Jim aligns himself with the old school of truckies—the ones who drive small rigs and keep their runs to a manageable distance and frequency. He leaves the big trucks to a new and younger breed who lease huge rigs—sometimes costing a quarter of a million dollars—and make “hot shots,” or emergency runs, to earn extra dollars. A lot of them go broke or just burn out from the pressure.

They also pop pills and sip a spiked drink called “rocket fuel” to stay awake. Jim used to do the same. “But the pills blow your bloody brains out,” he says. “Slow and steady wins the race.” All he stokes himself with is Coca-Cola and hand-rolled cigarettes.

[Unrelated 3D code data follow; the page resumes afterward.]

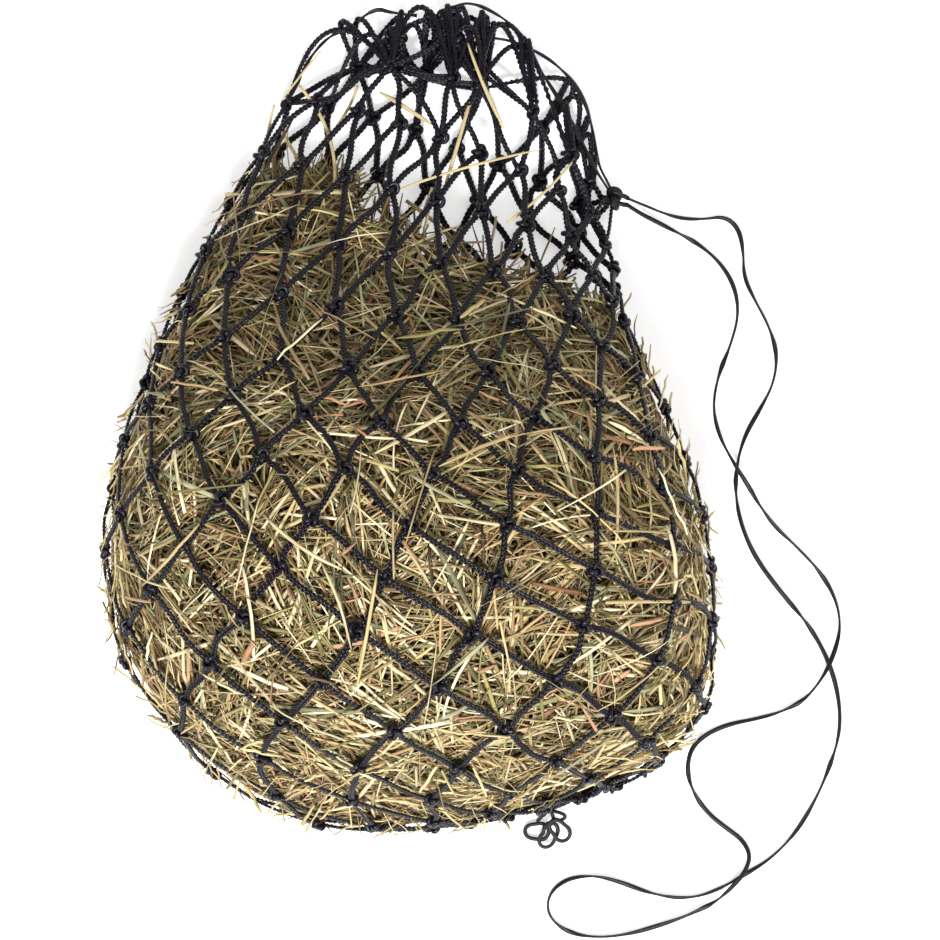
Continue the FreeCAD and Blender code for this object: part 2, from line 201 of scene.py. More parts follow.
def sweep(paths, half_w, half_t, sides, ref, twist=None, closed=False):
    """Tubes of elliptical section along (N, M, 3) paths, as vertices, faces and UVs."""
    n, m = paths.shape[:2]
    if closed:
        tangent = unit(np.roll(paths, -1, axis=1) - np.roll(paths, 1, axis=1))
    else:
        tangent = unit(np.gradient(paths, axis=1))
    side = np.empty_like(paths)
    side[:, 0] = unit(np.cross(tangent[:, 0], ref))
    for k in range(1, m):
        s = side[:, k - 1]
        side[:, k] = unit(s - tangent[:, k] * (s * tangent[:, k]).sum(-1, keepdims=True))
    up = np.cross(side, tangent)
    phase = np.zeros((n, m)) if twist is None else twist
    c, s = np.cos(phase)[..., None], np.sin(phase)[..., None]
    side, up = side * c + up * s, up * c - side * s
    w = np.broadcast_to(np.asarray(half_w, float), (n, m))[..., None, None]
    t = np.broadcast_to(np.asarray(half_t, float), (n, m))[..., None, None]
    a = np.arange(sides) / sides * 2 * np.pi
    ring = (side[:, :, None] * np.cos(a)[None, None, :, None] * w
            + up[:, :, None] * np.sin(a)[None, None, :, None] * t)
    verts = (paths[:, :, None] + ring).reshape(-1, 3)
    base = (np.arange(n) * m * sides)[:, None, None]
    steps = m if closed else m - 1
    i = np.arange(steps)[None, :, None]
    j = np.arange(sides)[None, None, :]
    nxt, i2 = (j + 1) % sides, (i + 1) % m
    quads = np.stack([base + i * sides + j, base + i * sides + nxt,
                      base + i2 * sides + nxt, base + i2 * sides + j], axis=-1).reshape(-1, 4)
    run = np.concatenate([np.zeros((n, 1)), np.cumsum(np.linalg.norm(
        np.diff(paths, axis=1), axis=-1), axis=1)], axis=1)
    faces = quads.tolist()
    if not closed:
        for k in range(n):
            first = k * m * sides
            faces.append([first + q for q in range(sides)][::-1])
            faces.append([first + (m - 1) * sides + q for q in range(sides)])
    per_vertex = np.stack([np.broadcast_to(a / (2 * np.pi), (n, m, sides)),
                           np.broadcast_to(run[..., None] / PLAIT_PITCH, (n, m, sides))], axis=-1)
    return verts, faces, per_vertex.reshape(-1, 2)


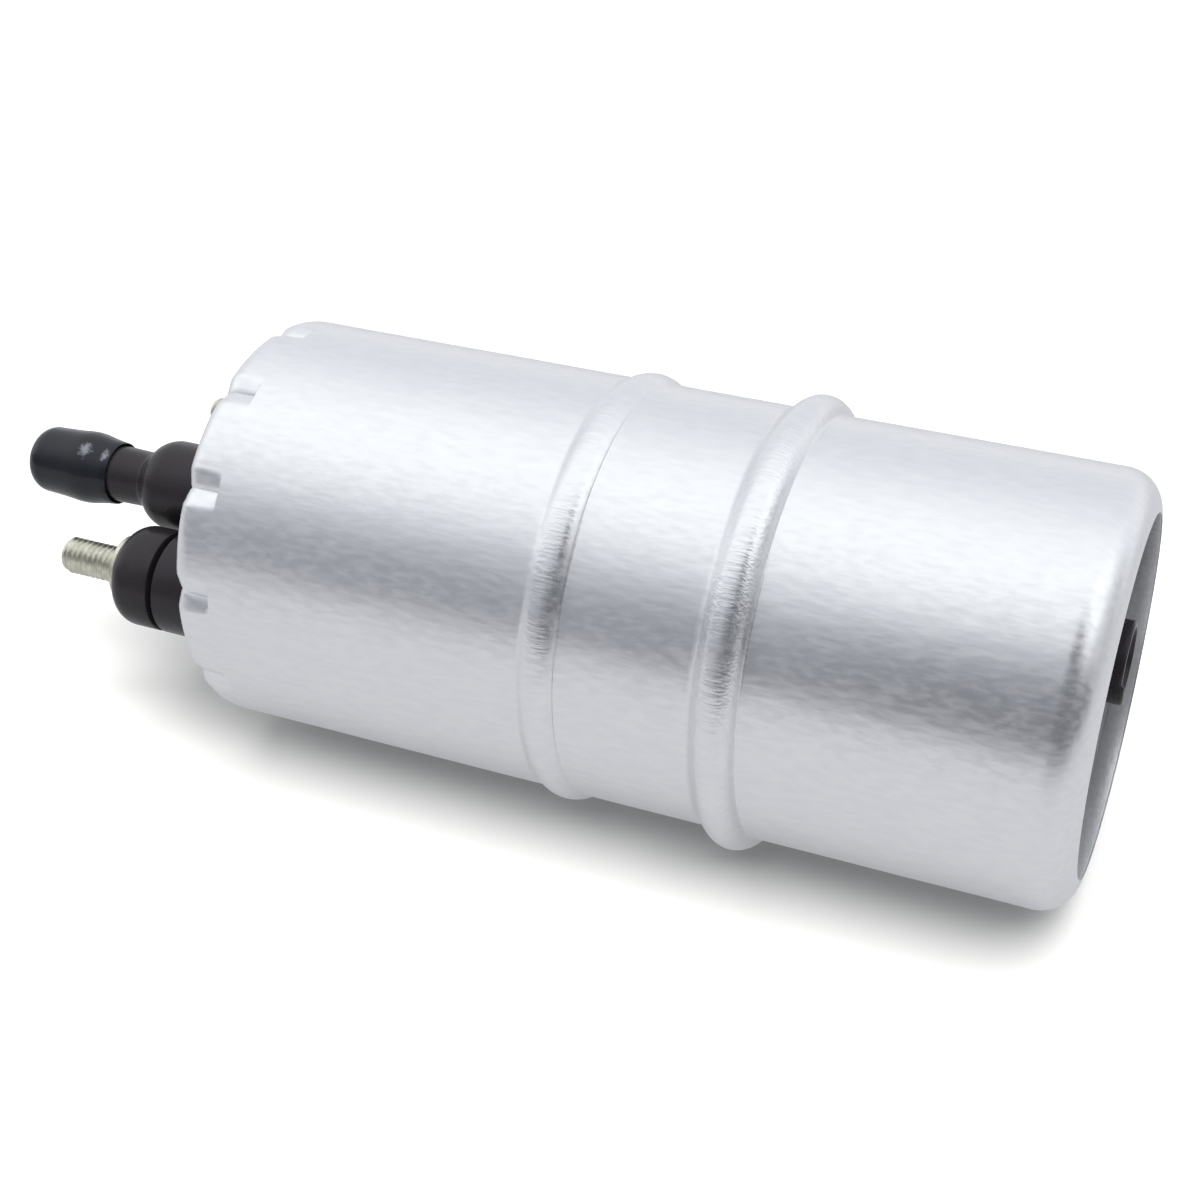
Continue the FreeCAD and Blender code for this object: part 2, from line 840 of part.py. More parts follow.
def make_stud(angle):
    y, z = stud_centre(angle)
    radius = stud_radius(angle)
    low = contact_place()[0]
    head = rod(low - stud_head, low, stud_head_radius, y, z)
    washer_back = washer_place(angle)[0]
    shank = rod(washer_back + 0.2, low - stud_head, radius, y, z)
    out = near_stud_stick_out if angle == terminal_angle else far_stud_stick_out
    pitch = near_stud_pitch if angle == terminal_angle else far_stud_pitch
    screw = thread(washer_back + 0.2, washer_back - out, radius, pitch, thread_depth, y, z)
    return head.fuse([shank, screw]).removeSplitter()


def washer_place(angle):
    face = boss_front
    if angle == terminal_angle:
        face = boss_front - insulator_groove - insulator_height
    return face - washer_thickness, face


def make_washer(angle):
    y, z = stud_centre(angle)
    low, high = washer_place(angle)
    return tube(low, high, washer_radius, stud_radius(angle) + press_gap, y, z)


def make_insulator():
    y, z = polar(terminal_pitch_radius, terminal_angle)
    back = boss_front - insulator_groove
    front = back - insulator_height
    c = insulator_corner
    body = turned([
        (boss_front, 0.0),
        (boss_front, insulator_neck_radius),
        (back, insulator_neck_radius),
        (back, terminal_boss_radius),
        (front + c, terminal_boss_radius),
        corner(front + c, terminal_boss_radius - c, c, 90, 180),
        (front, 0.0),
    ], y, z)
    sy, sz = stud_centre(terminal_angle)
    return body.cut(rod(front - past, boss_front + past, near_stud_radius + press_gap, sy, sz))


def make_seal():
    centre = can_inner - seal_gap - seal_section
    return Part.makeTorus(centre, seal_section, vec(lip_face + seal_from_lip), X)


def make_outlet_fitting():
    front = lip_face - outlet_boss_height
    c = outlet_boss_corner
    end = rim - nipple_end_from_rim
    barb_edge = front - neck_length - barb_edge_from_neck
    chamber_end = socket_end() - valve_chamber_depth
    return turned([
        (socket_end(), valve_bore),
        (socket_end(), outlet_plug_radius - press_gap),
        (lip_face, outlet_plug_radius - press_gap),
        (lip_face, outlet_boss_radius),
        (front + c, outlet_boss_radius),
        corner(front + c, outlet_boss_radius - c, c, 90, 145),
        (front - barb_lead, neck_root_radius),
        (barb_edge + barb_lead, neck_radius),
        (barb_edge, barb_radius),
        (barb_edge - barb_land, barb_radius),
        (barb_edge - barb_length, nose_radius),
        (end + barb_land, nose_radius),
        (end, nose_radius - barb_land),
        (end, outlet_bore),
        (chamber_end - valve_bore + outlet_bore, outlet_bore),
        (chamber_end, valve_bore),
    ], outlet_y, outlet_z)


def seat_ring_face():
    return socket_end() - seat_ring


def make_valve_seat():
    return tube(seat_ring_face(), socket_end(), valve_bore - press_gap, seat_hole, outlet_y, outlet_z)


def check_ball_centre():
    return seat_ring_face() - math.sqrt(check_ball ** 2 - seat_hole ** 2) - press_gap


def make_check_ball():
    return Part.makeSphere(check_ball, vec(check_ball_centre(), outlet_y, outlet_z))


def make_check_spring():
    chamber_end = socket_end() - valve_chamber_depth
    reach = math.sqrt(check_ball ** 2 - (check_coil_radius - check_wire) ** 2)
    return coil(chamber_end + press_gap, check_ball_centre() - reach - press_gap, check_coil_radius,
                check_wire / 2, check_turn_count, outlet_y, outlet_z)


def make_dust_cap():
    # Its bore clears the barb all the way out, so that it pulls off without stretching.
    tip = rim - cap_tip_from_rim
    mouth = rim - cap_open_from_rim
    bulge = mouth - cap_bulge_from_open
    bore = barb_radius + cap_clearance
    bore_end = rim - nipple_end_from_rim - cap_clearance
    return turned([
        (mouth, bore),
        (mouth, cap_open_radius),
        (bulge + cap_bulge_reach, cap_bulge_radius - cap_bulge_fall),
        (bulge, cap_bulge_radius, bulge - cap_bulge_reach, cap_bulge_radius - cap_bulge_fall),
        (mouth - cap_body_from_open, cap_body_radius),
        (mouth - cap_shoulder_from_open, cap_shoulder_radius),
        (tip + cap_nose_length, cap_nose_radius, tip, cap_flat_radius),
        (tip, 0.0),
        (bore_end, 0.0),
        (bore_end, bore - cap_inner_corner),
        (bore_end + cap_inner_corner, bore),
    ], outlet_y, outlet_z)


def make_brush(angle):
    return bar(brush_back(), brush_face, brush_radius_from_axis, angle, brush_across, brush_along)


def make_brush_guide(angle):
    across, along = brush_pocket(-2 * press_gap)
    outer = bar(guide_back(), brush_face - brush_guide_recess, brush_radius_from_axis, angle, across, along)
    inner = bar(guide_back() - past, brush_face, brush_radius_from_axis, angle,
                brush_across + 2 * brush_clearance, brush_along + 2 * brush_clearance)
    return outer.cut(inner)


def make_brush_spring(angle):
    y, z = polar(brush_radius_from_axis, angle)
    return coil(guide_back() + press_gap, brush_back() - press_gap, brush_coil_radius, brush_wire / 2,
                brush_turn_count, y, z)


def make_brush_lead(angle):
    y, z = polar(brush_radius_from_axis, angle)
    return rod(guide_back() + press_gap, brush_back() - press_gap, lead_radius, y, z)


def build():
    relief_ball_solid, relief_plug_solid, relief_spring = make_relief_parts()
    commutator, commutator_hub = make_commutator()
    far_angle = terminal_angle + 180
    nodes = {
        "can": make_can(),
        "inlet_housing": make_inlet_housing(),
        "inlet_nipple": make_inlet_nipple(),
        "inlet_strainer": make_strainer(),
        "pump_ring": make_pump_ring(),
        "outer_rotor": make_outer_rotor(),
        "inner_rotor": make_inner_rotor(),
        "port_plate": make_port_plate(),
        "dowel_pins": make_dowels(),
        "relief_ball": relief_ball_solid,
        "relief_plug": relief_plug_solid,
        "relief_spring": relief_spring,
        "front_bearing": make_bearing(front_bearing_span()),
        "rear_bearing": make_bearing(rear_bearing_span()),
        "flux_tube": make_flux_tube(),
        "upper_magnet": make_magnet(terminal_angle + 90),
        "lower_magnet": make_magnet(terminal_angle - 90),
        "magnet_clips": make_magnet_clips(),
        "armature_shaft": make_shaft(),
        "armature_core": make_core(),
        "armature_windings": make_windings(),
        "commutator": commutator,
        "commutator_hub": commutator_hub,
        "thrust_washers": make_thrust_washers(),
        "end_cap": make_end_cap(),
        "end_cap_seal": make_seal(),
        "outlet_fitting": make_outlet_fitting(),
        "valve_seat": make_valve_seat(),
        "check_ball": make_check_ball(),
        "check_spring": make_check_spring(),
        "dust_cap": make_dust_cap(),
        "terminal_insulator": make_insulator(),
    }
    for side, angle in (("near", terminal_angle), ("far", far_angle)):
        nodes[side + "_stud"] = make_stud(angle)
        nodes[side + "_washer"] = make_washer(angle)
        nodes[side + "_contact"] = make_contact(angle)
        nodes[side + "_brush"] = make_brush(angle)
        nodes[side + "_brush_guide"] = make_brush_guide(angle)
        nodes[side + "_brush_spring"] = make_brush_spring(angle)
        nodes[side + "_brush_lead"] = make_brush_lead(angle)
    return nodes


def main():
    os.makedirs("parts", exist_ok=True)
    overall = can_length + cap_tip_from_rim
    shift = vec(overall / 2, 0, can_radius + bead_height(*tall_bead))
    for name, shape in build().items():
        shape.translate(shift)
        if not shape.isValid():
            print("not valid:", name)
        shape.exportStep("parts/" + name + ".step")


main()
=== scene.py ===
import json
import math

import bpy
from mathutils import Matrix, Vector, noise


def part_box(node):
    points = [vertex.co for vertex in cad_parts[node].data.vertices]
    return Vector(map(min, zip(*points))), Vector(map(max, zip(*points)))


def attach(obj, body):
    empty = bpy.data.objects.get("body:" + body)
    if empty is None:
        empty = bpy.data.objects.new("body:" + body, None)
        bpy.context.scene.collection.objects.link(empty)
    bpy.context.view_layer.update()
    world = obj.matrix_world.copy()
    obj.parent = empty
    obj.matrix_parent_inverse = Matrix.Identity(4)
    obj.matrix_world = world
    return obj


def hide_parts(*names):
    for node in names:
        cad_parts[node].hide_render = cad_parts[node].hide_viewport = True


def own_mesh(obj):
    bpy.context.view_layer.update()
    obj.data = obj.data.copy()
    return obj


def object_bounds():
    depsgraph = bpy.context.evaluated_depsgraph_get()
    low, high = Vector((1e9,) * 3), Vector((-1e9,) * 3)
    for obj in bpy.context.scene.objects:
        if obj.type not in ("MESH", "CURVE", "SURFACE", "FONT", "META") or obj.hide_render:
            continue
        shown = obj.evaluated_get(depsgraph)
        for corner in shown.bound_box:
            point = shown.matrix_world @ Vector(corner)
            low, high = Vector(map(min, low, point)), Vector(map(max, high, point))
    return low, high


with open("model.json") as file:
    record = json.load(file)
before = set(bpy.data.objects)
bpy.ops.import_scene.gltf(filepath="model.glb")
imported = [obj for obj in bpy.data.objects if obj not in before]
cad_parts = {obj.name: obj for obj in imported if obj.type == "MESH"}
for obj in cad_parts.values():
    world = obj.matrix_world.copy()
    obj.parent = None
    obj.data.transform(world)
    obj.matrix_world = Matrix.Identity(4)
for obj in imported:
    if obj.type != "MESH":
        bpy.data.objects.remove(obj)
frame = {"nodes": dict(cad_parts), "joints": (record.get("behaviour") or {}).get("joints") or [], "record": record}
cad_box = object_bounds()


# The photograph's camera: it stands in front of the pump, to the right of its middle and above it.
# Its place and lens come from fitting the rim, the beads and the terminals of the photograph.
MM = 0.001
axis_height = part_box("can")[1].z / 2
eye = Vector((88.98, -192.7, axis_height / MM + 129.2)) * MM
sight = Vector((-0.3231, 0.7814, -0.5339))
camera_data = bpy.data.cameras.new("camera")
camera_data.sensor_width = 36.0
camera_data.sensor_fit = "HORIZONTAL"
camera_data.lens = 58.77
camera_data.clip_start = 0.01
camera_data.clip_end = 20.0
camera = bpy.data.objects.new("camera", camera_data)
camera.location = eye
camera.rotation_euler = sight.to_track_quat("-Z", "Y").to_euler()
bpy.context.scene.collection.objects.link(camera)
bpy.context.scene.camera = camera


# The can: drawn steel tube, plated and left satin. Two beads are rolled into it, the inlet rim is
# curled in, and the outlet end is folded over the end cap and staked with twelve wedge marks.
# Sizes are in millimetres, with x from the inlet rim, and angles in degrees.
inlet_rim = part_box("can")[1].x
can_radius = 26.0
can_wall = 1.2
can_length = 110.8


class Signal:
    """A socket of a material's node tree that takes part in arithmetic."""

    def __init__(self, socket):
        self.socket = socket
        self.tree = socket.id_data

    def node(self, kind, settings=None, sockets=None, output=0):
        return add_node(self.tree, kind, settings, sockets, output)

    def math(self, operation, *values):
        sockets = dict(enumerate(values))
        return self.node("ShaderNodeMath", {"operation": operation}, sockets)

    def __add__(self, other):
        return self.math("ADD", self, other)

    def __radd__(self, other):
        return self.math("ADD", other, self)

    def __sub__(self, other):
        return self.math("SUBTRACT", self, other)

    def __rsub__(self, other):
        return self.math("SUBTRACT", other, self)

    def __mul__(self, other):
        return self.math("MULTIPLY", self, other)

    def __rmul__(self, other):
        return self.math("MULTIPLY", other, self)

    def __truediv__(self, other):
        return self.math("DIVIDE", self, other)

    def __rtruediv__(self, other):
        return self.math("DIVIDE", other, self)

    def __pow__(self, other):
        return self.math("POWER", self, other)

    def between(self, low, high):
        """0 below low, 1 above high, and smooth from one to the other."""
        return self.node("ShaderNodeMapRange", {"interpolation_type": "SMOOTHSTEP"},
                         {"Value": self, "From Min": low, "From Max": high})


def add_node(tree, kind, settings=None, sockets=None, output=0):
    """Adds one node: its settings first, then the values or links of its sockets."""
    node = tree.nodes.new(kind)
    for name, value in (settings or {}).items():
        if name == "stops":
            fill_ramp(node.color_ramp, value)
        else:
            setattr(node, name, value)
    for name, value in (sockets or {}).items():
        if isinstance(value, Signal):
            tree.links.new(value.socket, node.inputs[name])
        else:
            node.inputs[name].default_value = value
    return Signal(node.outputs[output]) if node.outputs else node


def fill_ramp(ramp, stops):
    """Each stop is a place from 0 to 1 and the colour there."""
    while len(ramp.elements) > 1:
        ramp.elements.remove(ramp.elements[-1])
    for index, (place, colour) in enumerate(stops):
        element = ramp.elements[0] if index == 0 else ramp.elements.new(place)
        element.position = place
        element.color = colour + (1.0,)


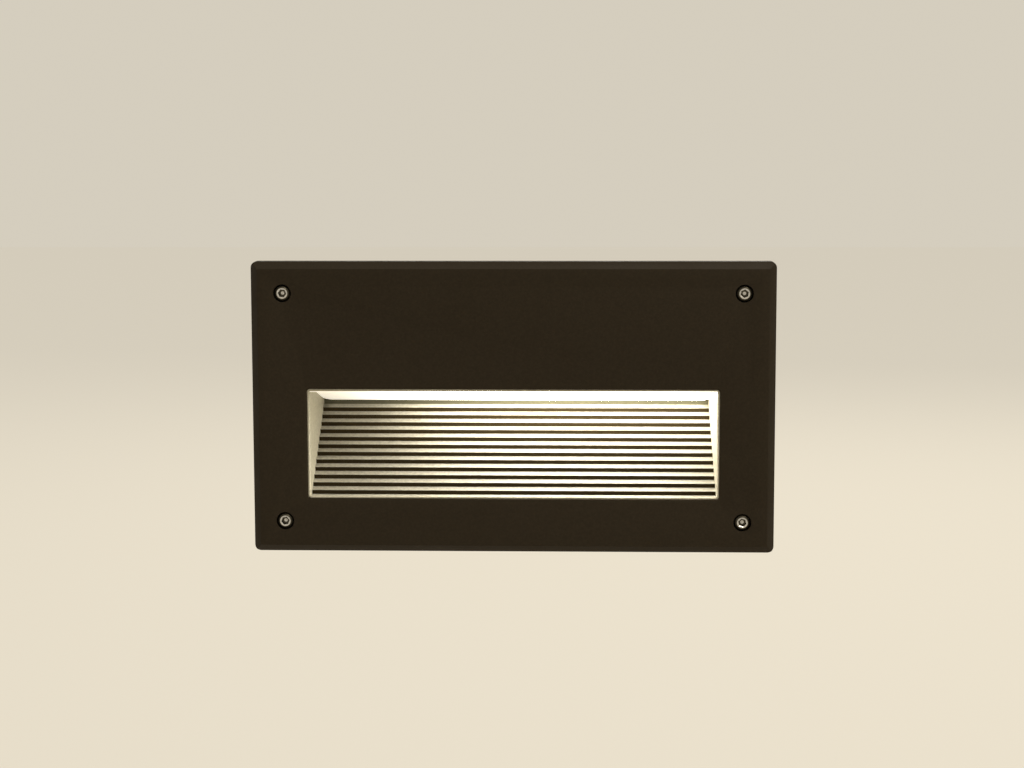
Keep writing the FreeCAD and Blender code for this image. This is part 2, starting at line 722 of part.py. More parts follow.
def make_lens_seat():
    """Roof plate with the round-cornered opening that the lens covers."""
    body = new_body("lens_seat")
    side = side_sketch(body, "seat_side_view")
    outline(
        side,
        [
            ("flange_front", "roof"),
            ("roof_bend", "roof"),
            ("seat_back", roof_line("seat_back")),
            ("seat_back", roof_line("seat_back", "roof_thick")),
            ("roof_bend", roof_line("roof_bend", "roof_thick")),
            ("flange_front", roof_line("roof_bend", "roof_thick")),
        ],
    )
    pad(body, side, "seat_half * 2", "Symmetric")
    notch = plan_sketch(body, "seat_front_notch")
    for sign in ("", "-"):
        points = [("spigot_half", "flange_front"), ("face_wide", "flange_front")]
        points += [("face_wide", "flange_back"), ("spigot_half", "flange_back")]
        outline(notch, [(f"{sign}({x})", y) for x, y in points])
    pocket(body, notch, "face_high", "Symmetric")
    cut_aperture(body, "seat_aperture", "0")
    return body


def cut_aperture(owner, name, wider):
    """Cut the lens opening straight down through a sloping plate."""
    plan = plan_sketch(owner, name)
    across = (f"-(aperture_half + {wider})", f"aperture_half + {wider}")
    depth = (f"aperture_low - {wider}", f"aperture_high + {wider}")
    rounded(plan, across, depth, f"aperture_corner + {wider}")
    pocket(owner, plan, "face_high", "Symmetric")


def make_cavity():
    """The hollow of the scoop as a solid, with its stepped floor and drafted sides."""
    body = new_body("scoop_cavity")
    side = side_sketch(body, "cavity_side")
    mouth = "rim_front - 1"
    outline(
        side,
        [
            (mouth, "sill"),
            ("step_front", "sill"),
            ("scoop_back", "step_top"),
            ("scoop_back", "roof_back"),
            ("roof_bend", "roof"),
            (mouth, "roof"),
        ],
    )
    pad(body, side, "face_wide", "Symmetric")
    step = side_sketch(body, "step_side")
    foot = ("step_front", "sill")
    next_foot = ("step_front + step_deep", "sill + step_rise")
    outline(step, [foot, next_foot, ("step_front", "sill + riser_high")])
    slope = item_line(step, foot, next_foot)
    tooth = pocket(body, step, "face_wide", "Symmetric")
    steps = body.newObject("PartDesign::LinearPattern", "steps")
    steps.Originals = [tooth]
    steps.Direction = (step, [slope])
    bind(steps, "Length", "(step_count - 1) * sqrt(step_deep ^ 2 + step_rise ^ 2)")
    bind(steps, "Occurrences", "step_count")
    body.Tip = steps
    trim_sides(body, "cavity_plan", f"{mouth} - 1", "scoop_back + 1")
    return body


def item_line(item, start, end):
    """Add a construction line to a sketch and give the name of its axis."""
    ends = [Vector(value(u), value(v), 0) for u, v in (start, end)]
    shape = item.addGeometry(Part.LineSegment(*ends), True)
    hold(item, shape, 1, start)
    hold(item, shape, 2, end)
    return "Axis0"


def make_scoop():
    mouth = taper_mouth()
    solid = fuse("scoop_solid", make_scoop_shell(), make_lens_seat())
    hollow = cut("scoop_hollow", solid, make_cavity(), mouth)
    holes = [
        rod(f"clip_hole_{n}", "Z", spot, ("-roof_thick", "0"), "clip_screw_dia / 2 + thread_gap")
        for n, spot in enumerate(clip_spots(), start=1)
    ]
    drilled = lean(group("clip_holes", holes))
    return node(cut("scoop", hollow, drilled))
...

Jim also avoids the legendary refuge of lonely truckies: roadhouse waitresses who moonlight as call girls. “This guy was telling me over the CB radio yesterday that he went fifth and ninth with some bird up at the Fortescue Roadhouse,” he says, chuckling. “I told him he’d better bloody well watch who went first, second, third, fourth, sixth, seventh, and eighth. I reckon AIDS will make an honest man out of a lot of those blokes. That’d be a hell of a thing to bring home to the missus.”

All Jim’s brought home for twenty-seven years is “tucker money”—enough to raise three children he rarely saw. “Most of the time I’d be yelling at them to keep quiet so I could catch some sleep before my next run,” he says. “Now I wish I’d taken a little more time to get to know them.”